Children of Daesh Survivors Have Rights Too: A Campaign to Amend the Yazidi Survivors Law
The Minorities and Displaced People masar (path) joins the national campaign to support the adoption of the Yazidi Survivors Law. The draft legislation will soon will be debated in the Iraqi parliament and should be improved upon. The draft is the first legal step taken to assist the victims of the genocide of Yezidi people.
The campaign focuses on the fact that the proposed law should include assistance for all victims. Survivors include women, men and children; some children have lost all family members and become orphans without a breadwinner. Some women were killed after being captured by Daesh while others died after their liberation, in part due to the horrors these women experienced and witnessed.

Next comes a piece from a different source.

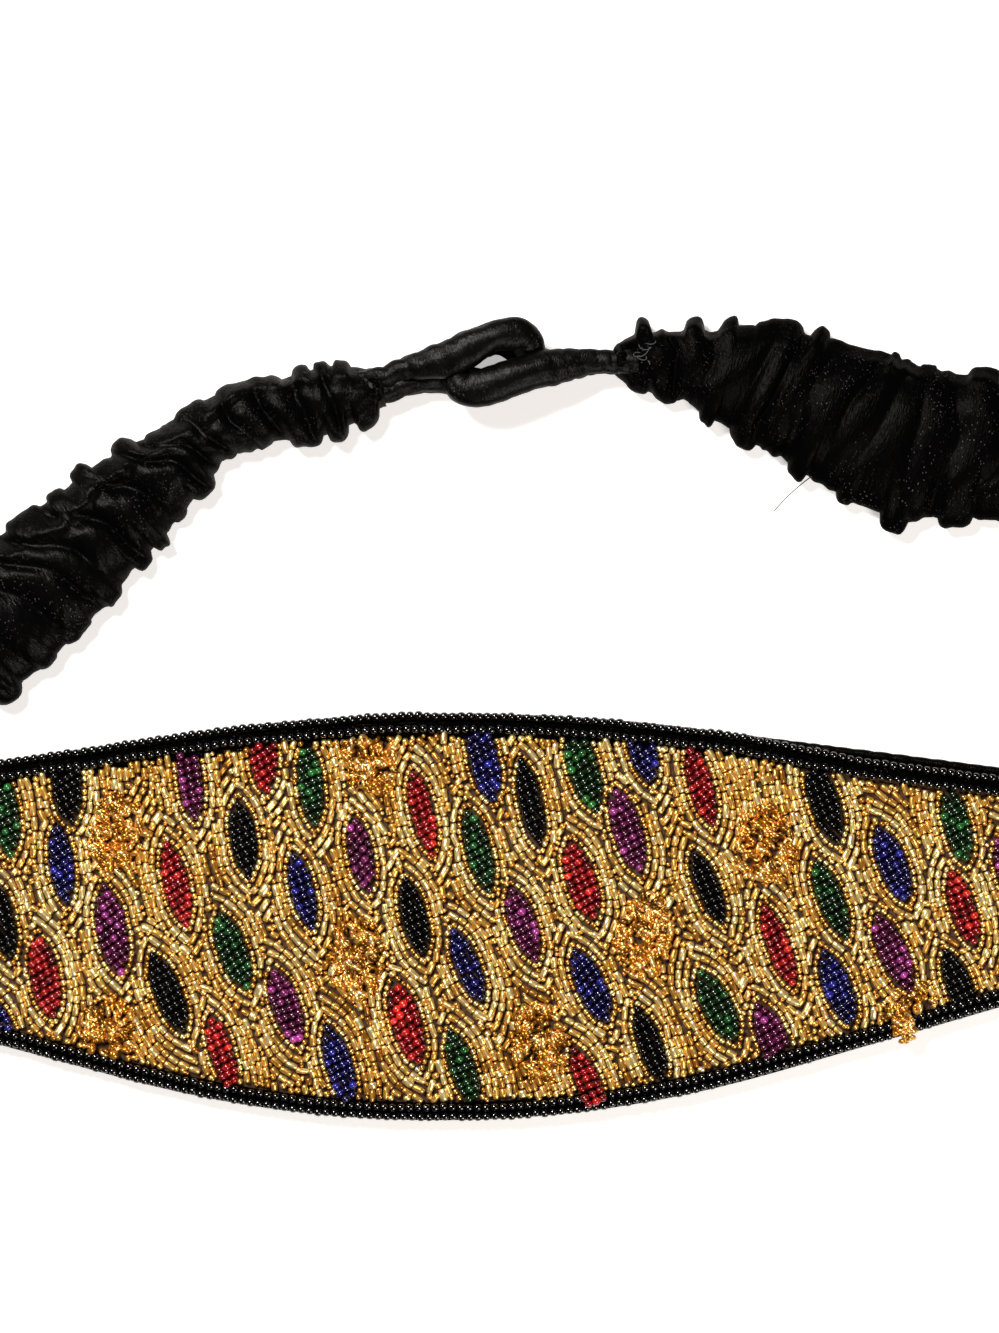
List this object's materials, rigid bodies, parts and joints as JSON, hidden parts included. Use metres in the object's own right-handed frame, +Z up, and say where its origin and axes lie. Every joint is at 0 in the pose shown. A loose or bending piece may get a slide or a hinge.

Although the law recognizes the rights of female survivors, campaigners believe it should allow for consideration of other cases that require legal intervention. The campaign calls for addressing the most controversial gap in the law: its failure to provide a solution for children born out of the rapes of Yazidi women by Daesh fighters. The proposed law refers to the legal status of children born from surviving mothers and suggests that these children will be considered Muslim even if they were born to a Yezidi woman. The campaign calls for more practical solutions to this problem, which the law as currently drafted fails to resolve.
The campaign calls on Islamic and Yazidi religious authorities to find theological and social solutions to this problem, and urges parliamentarians to involve wider sectors of the Yezidi community, including civil society activists and experts, to address these specific issues.
The Minorities and Displaced People masar seeks to preserve the cultural and religious diversity in Iraq and has previously contributed to and commented on draft laws guaranteeing the rights of minorities. The masar works in cooperation with the Masarat Foundation and the Information Center for Research and Development, within the Iraqi Social Forum, as well as with the Iraqi Civil Society Solidarity Initiative (ICSSI) and the Italian organization Un Ponte Per, and with support and funding from the European Union.